Probably correct. Although I'm suprises at how low our level is. We
are evaling a packeteer and it is reporting at most a couple of % utilization
for the file sharing programs (http would be the protocol to hit for reductions,
its over %60 of the traffic). I suppose I shouldn't be suprised because (other
than breakins) argus indicates much the same thing, file server traffic is
low enough to not be profitable chasing (or more correctly ones that are
worth chasing have previously been chased :-)).
> However, we (Universities) are an easier target for people to complain
> about than amorphous and diluted groups of high speed DSL/cable users.
> And I would venture to say that some Universities are likely easier
> targets for cr/hackers looking for vulnerable NT/W2K and Unix/Linux
> hosts to compromise and take over. In particular I'd say that our IP
> networks may be more concentrated "target-rich" environments for someone
> looking for these platforms.
In our case, we look to be famous for having high speed links to the
net.

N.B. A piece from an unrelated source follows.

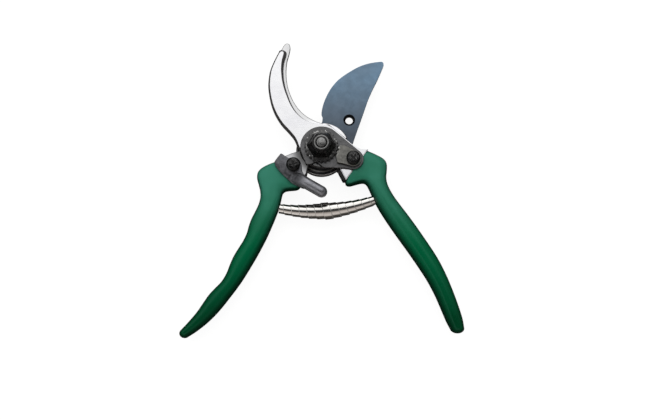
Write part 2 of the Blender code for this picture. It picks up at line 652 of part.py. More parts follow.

Once one of our machines gets compromised most of the world piles on
and drives the data rate through the roof (current record is 65 gigs in 24
hours on a PC up from 32 Gigs in 24 hours from a large SGI). This of course
pretty quickly gets caught as argus coughs out the traffic totals, but thats
a lot better bang for your breakin (although you get found and shut off faster)
than breaking in to a cable modem with only a couple of megs of bandwith
avialable. I expect other sites with fast links (and without argus or a
packeteer) are an even better investment if the attacker gets some days of
fast transfer before getting shut down.